> [What you need to do]
Isolate every line in the records below with "hinge" in it.

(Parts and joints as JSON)
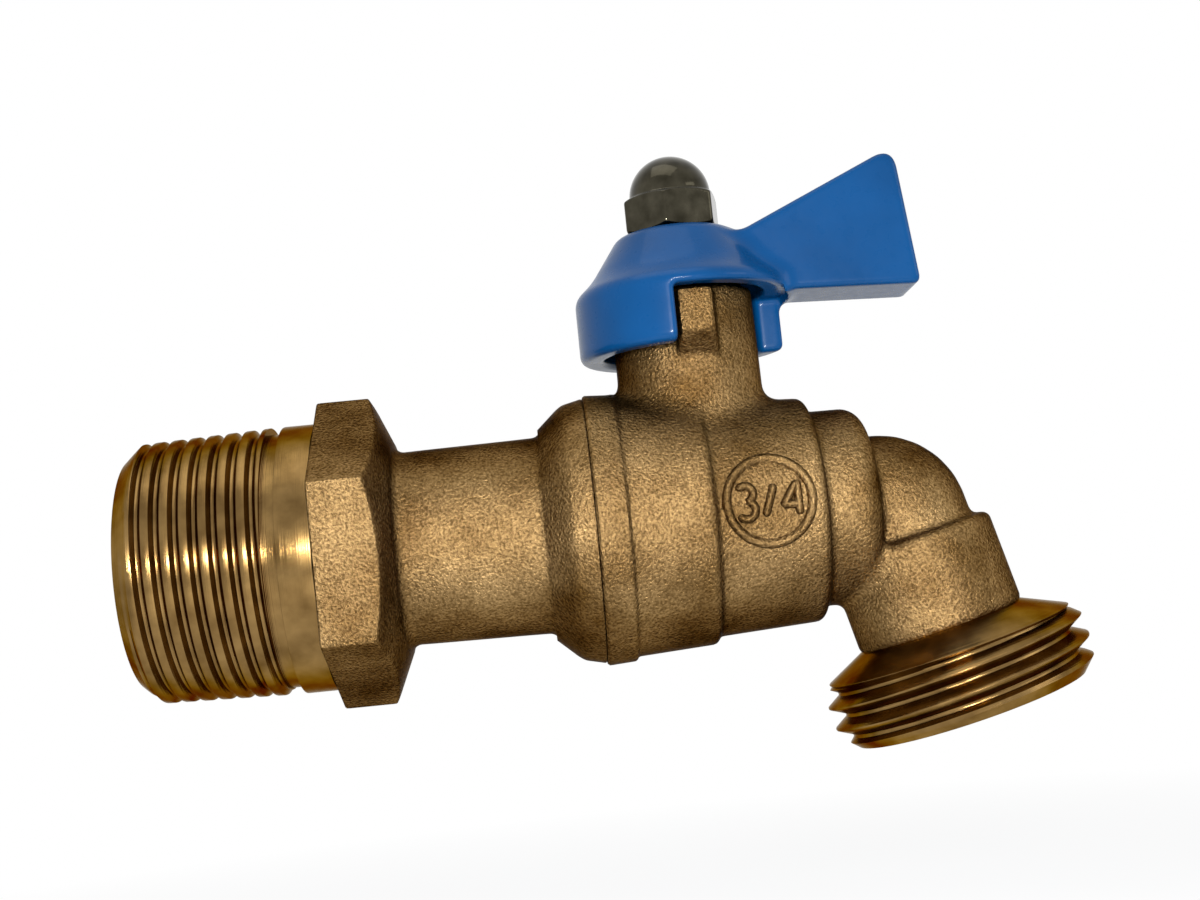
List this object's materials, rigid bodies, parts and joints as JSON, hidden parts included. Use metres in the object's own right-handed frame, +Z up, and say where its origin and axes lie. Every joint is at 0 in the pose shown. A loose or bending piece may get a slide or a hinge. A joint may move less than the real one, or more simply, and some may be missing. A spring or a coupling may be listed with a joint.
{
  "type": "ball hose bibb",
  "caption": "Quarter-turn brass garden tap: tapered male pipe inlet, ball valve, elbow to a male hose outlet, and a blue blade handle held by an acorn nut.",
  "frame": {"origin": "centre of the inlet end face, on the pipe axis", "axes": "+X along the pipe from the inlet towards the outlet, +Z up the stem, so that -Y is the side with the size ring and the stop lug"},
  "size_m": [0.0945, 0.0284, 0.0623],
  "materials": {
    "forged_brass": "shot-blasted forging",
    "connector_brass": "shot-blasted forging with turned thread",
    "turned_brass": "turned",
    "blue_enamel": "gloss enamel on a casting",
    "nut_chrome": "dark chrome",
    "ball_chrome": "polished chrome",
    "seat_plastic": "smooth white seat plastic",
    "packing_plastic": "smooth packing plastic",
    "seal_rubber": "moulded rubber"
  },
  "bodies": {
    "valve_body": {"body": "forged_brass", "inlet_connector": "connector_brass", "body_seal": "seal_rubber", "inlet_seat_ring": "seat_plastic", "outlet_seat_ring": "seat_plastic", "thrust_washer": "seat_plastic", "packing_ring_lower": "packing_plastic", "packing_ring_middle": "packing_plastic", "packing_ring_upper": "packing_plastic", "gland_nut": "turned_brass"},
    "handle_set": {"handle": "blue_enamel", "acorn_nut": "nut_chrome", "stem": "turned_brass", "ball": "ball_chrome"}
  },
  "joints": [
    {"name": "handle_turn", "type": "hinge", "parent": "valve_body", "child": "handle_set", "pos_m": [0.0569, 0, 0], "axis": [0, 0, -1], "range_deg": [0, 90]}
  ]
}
* * *
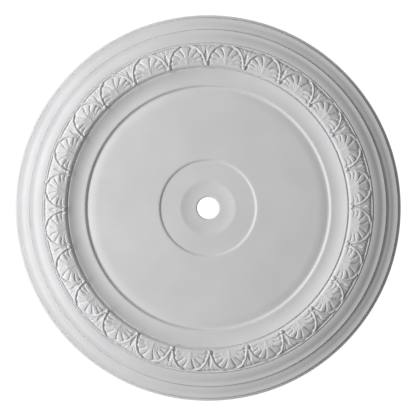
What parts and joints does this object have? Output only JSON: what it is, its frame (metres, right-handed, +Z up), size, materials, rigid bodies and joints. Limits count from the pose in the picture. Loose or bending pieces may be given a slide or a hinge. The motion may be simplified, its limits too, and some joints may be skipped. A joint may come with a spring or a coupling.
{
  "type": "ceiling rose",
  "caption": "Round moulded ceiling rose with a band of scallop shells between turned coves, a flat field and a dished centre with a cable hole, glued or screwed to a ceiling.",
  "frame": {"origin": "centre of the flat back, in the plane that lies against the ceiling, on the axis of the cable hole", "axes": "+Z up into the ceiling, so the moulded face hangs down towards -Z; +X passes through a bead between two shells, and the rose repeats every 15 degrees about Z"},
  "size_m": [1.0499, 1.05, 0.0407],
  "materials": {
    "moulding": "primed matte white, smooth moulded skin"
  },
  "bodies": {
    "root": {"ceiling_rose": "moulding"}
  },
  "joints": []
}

> [Output of the exercise]
List this object's materials, rigid bodies, parts and joints as JSON, hidden parts included. Use metres in the object's own right-handed frame, +Z up, and say where its origin and axes lie. Every joint is at 0 in the pose shown. A loose or bending piece may get a slide or a hinge. A joint may move less than the real one, or more simply, and some may be missing. A spring or a coupling may be listed with a joint.
    {"name": "handle_turn", "type": "hinge", "parent": "valve_body", "child": "handle_set", "pos_m": [0.0569, 0, 0], "axis": [0, 0, -1], "range_deg": [0, 90]}
What parts and joints does this object have? Output only JSON: what it is, its frame (metres, right-handed, +Z up), size, materials, rigid bodies and joints. Limits count from the pose in the picture. Loose or bending pieces may be given a slide or a hinge. The motion may be simplified, its limits too, and some joints may be skipped. A joint may come with a spring or a coupling.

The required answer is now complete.